**Required work**: Give again the entries below exactly, beginning at the first line and ending at the line with "Z_AXIS = Vector(0, 0, 1)".

**Material**:
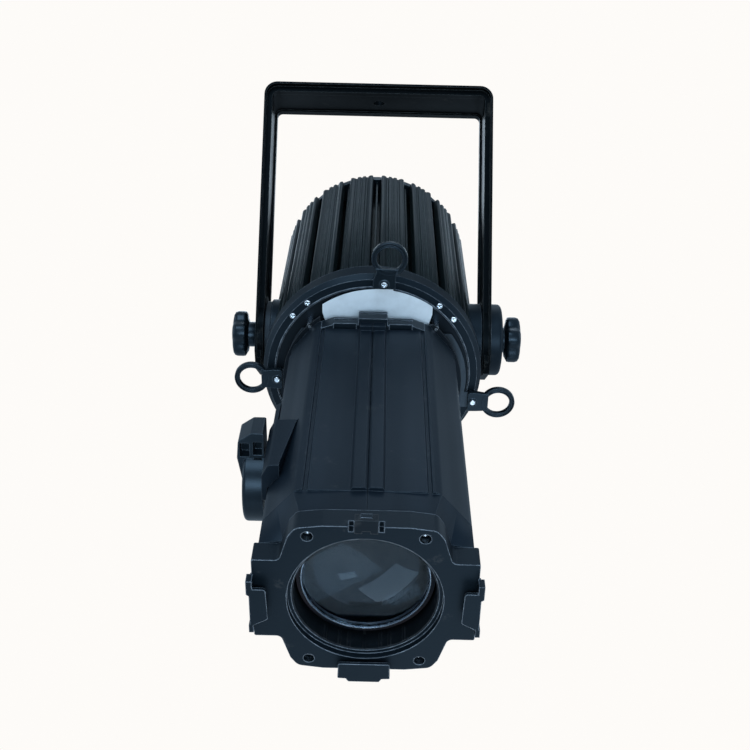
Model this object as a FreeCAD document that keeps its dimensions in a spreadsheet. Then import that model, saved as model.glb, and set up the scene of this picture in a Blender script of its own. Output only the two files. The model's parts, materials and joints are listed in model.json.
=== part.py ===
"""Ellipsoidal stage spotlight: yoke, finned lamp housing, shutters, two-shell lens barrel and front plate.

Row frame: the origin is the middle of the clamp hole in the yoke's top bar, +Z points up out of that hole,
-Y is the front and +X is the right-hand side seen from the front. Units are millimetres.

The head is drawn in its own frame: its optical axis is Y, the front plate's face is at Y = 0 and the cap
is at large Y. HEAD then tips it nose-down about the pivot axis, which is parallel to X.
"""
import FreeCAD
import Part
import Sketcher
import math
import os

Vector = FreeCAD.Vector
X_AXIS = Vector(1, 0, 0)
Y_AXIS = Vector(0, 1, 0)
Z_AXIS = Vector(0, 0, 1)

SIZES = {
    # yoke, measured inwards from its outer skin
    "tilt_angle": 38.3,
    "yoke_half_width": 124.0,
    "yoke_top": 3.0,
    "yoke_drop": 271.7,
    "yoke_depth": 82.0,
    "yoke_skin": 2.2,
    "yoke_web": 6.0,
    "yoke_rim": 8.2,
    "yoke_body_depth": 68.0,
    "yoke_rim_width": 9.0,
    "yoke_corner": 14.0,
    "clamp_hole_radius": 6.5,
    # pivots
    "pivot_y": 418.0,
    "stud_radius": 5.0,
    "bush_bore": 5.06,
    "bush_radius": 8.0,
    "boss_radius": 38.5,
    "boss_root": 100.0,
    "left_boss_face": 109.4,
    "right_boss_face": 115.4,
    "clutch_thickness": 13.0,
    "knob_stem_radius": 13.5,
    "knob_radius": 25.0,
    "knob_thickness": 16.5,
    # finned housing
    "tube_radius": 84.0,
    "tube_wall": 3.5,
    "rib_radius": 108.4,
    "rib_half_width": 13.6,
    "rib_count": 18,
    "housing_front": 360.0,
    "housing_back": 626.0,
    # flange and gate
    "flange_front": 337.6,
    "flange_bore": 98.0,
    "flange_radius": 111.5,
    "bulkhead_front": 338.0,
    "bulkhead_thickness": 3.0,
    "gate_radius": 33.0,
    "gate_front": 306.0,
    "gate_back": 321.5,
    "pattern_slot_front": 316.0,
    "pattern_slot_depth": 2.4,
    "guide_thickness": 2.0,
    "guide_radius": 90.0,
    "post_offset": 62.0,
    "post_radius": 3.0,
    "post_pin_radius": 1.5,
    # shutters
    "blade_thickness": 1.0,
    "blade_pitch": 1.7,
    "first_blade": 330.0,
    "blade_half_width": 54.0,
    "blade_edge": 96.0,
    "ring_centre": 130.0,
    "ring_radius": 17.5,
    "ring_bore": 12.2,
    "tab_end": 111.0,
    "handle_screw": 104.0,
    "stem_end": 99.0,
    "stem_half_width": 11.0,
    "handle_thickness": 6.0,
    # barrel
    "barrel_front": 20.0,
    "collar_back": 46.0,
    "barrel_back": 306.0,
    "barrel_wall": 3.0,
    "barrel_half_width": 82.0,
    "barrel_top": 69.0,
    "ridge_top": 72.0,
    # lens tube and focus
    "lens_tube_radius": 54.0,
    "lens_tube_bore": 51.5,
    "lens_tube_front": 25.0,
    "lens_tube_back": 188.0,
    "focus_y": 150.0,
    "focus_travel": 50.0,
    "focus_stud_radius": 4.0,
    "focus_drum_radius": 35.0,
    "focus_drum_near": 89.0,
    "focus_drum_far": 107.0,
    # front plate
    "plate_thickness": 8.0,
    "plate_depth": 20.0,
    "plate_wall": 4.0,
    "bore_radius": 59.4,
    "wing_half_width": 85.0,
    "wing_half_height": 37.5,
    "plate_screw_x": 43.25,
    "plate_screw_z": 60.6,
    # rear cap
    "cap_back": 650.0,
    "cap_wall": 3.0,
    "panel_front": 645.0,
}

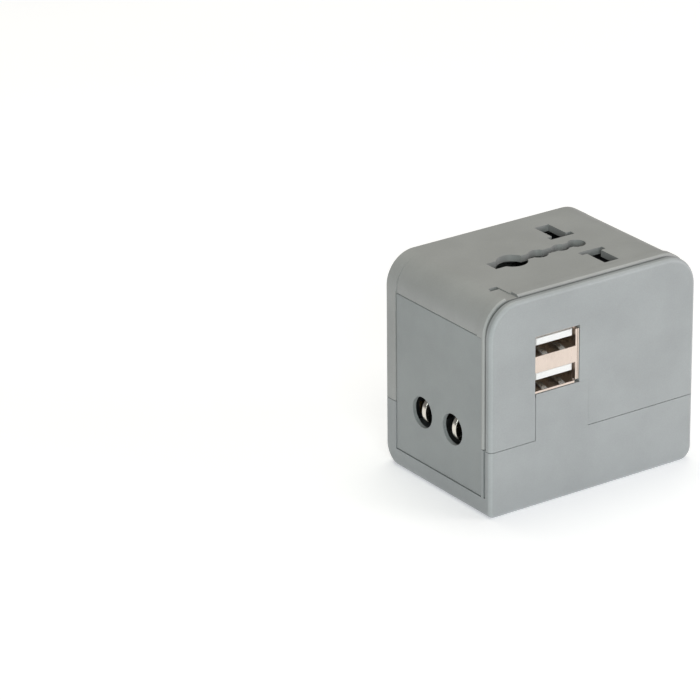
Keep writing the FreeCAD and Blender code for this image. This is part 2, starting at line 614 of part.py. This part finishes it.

**Answer below**:
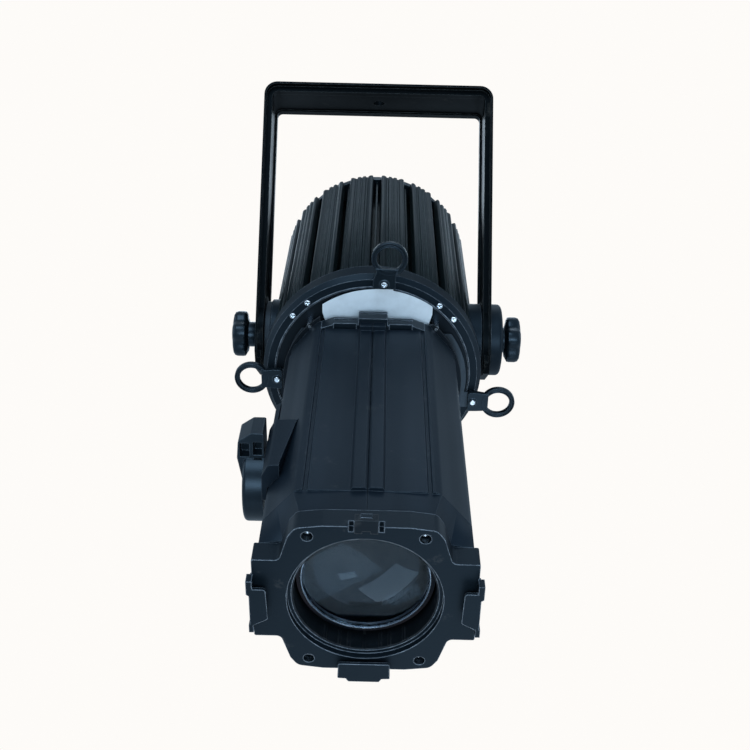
Model this object as a FreeCAD document that keeps its dimensions in a spreadsheet. Then import that model, saved as model.glb, and set up the scene of this picture in a Blender script of its own. Output only the two files. The model's parts, materials and joints are listed in model.json.
=== part.py ===
"""Ellipsoidal stage spotlight: yoke, finned lamp housing, shutters, two-shell lens barrel and front plate.

Row frame: the origin is the middle of the clamp hole in the yoke's top bar, +Z points up out of that hole,
-Y is the front and +X is the right-hand side seen from the front. Units are millimetres.

The head is drawn in its own frame: its optical axis is Y, the front plate's face is at Y = 0 and the cap
is at large Y. HEAD then tips it nose-down about the pivot axis, which is parallel to X.
"""
import FreeCAD
import Part
import Sketcher
import math
import os

Vector = FreeCAD.Vector
X_AXIS = Vector(1, 0, 0)
Y_AXIS = Vector(0, 1, 0)
Z_AXIS = Vector(0, 0, 1)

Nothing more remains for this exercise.